Greta Garbo and Monroe
Dietrich and Joe DiMaggio
Marlon Brando, Jimmy Dean
On the cover of a magazine.

Exactly What It Says on the Tin. One of the oldest tricks in advertising is using the face of a celebrity to sell your product. Films, cartoons, comic books, video games and TV series will put the main actors or characters on the posters, ads or DVD covers. Novels and non-fiction books will use the author or a main character. Music albums will just show a photograph of the band or the lead singer, especially after the transition from large LP covers to smaller cassettes, CDs, and digital music at the same time popular music became more personality-driven.
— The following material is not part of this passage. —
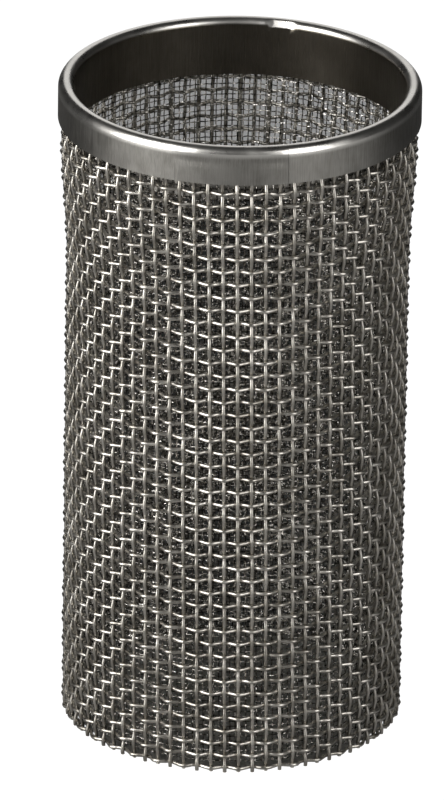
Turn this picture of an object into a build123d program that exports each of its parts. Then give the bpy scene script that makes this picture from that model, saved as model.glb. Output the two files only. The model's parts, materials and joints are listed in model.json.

It's the easiest and most uninspiring way to sell your product. Doing something artistic, like making a Design Student's Orgasm cover where the actual creators or cast may not be seen at all, may be more clever and intriguing, but also confusing to the potential audience. Why show just a picture of a location, an abstract color or motive or something unrelated to the lyrics or music if these things will just confuse potential clients? Just put the face of the creator or main cast on the cover and people will immediately identify it as their latest installment. It's Show, Don't Tell in its most blatant form.

The face will often be a close-up, but can also be full frontal. If the creator or cast member is identifiable by silhouette you may show him on the back. Usually he, she or them will be shown prominently on the foreground so that other elements (other people, animals, buildings, nature,...) will not distract. When its just a floating head it's Floating Head Syndrome.

This is rarely used for animation and video games as the characters are entirely fictional and probably not recognizable to anyone that doesn't know the franchise already. There are exceptions when the character is absurdly popular and well known or has a famous actor and is heavily based on them.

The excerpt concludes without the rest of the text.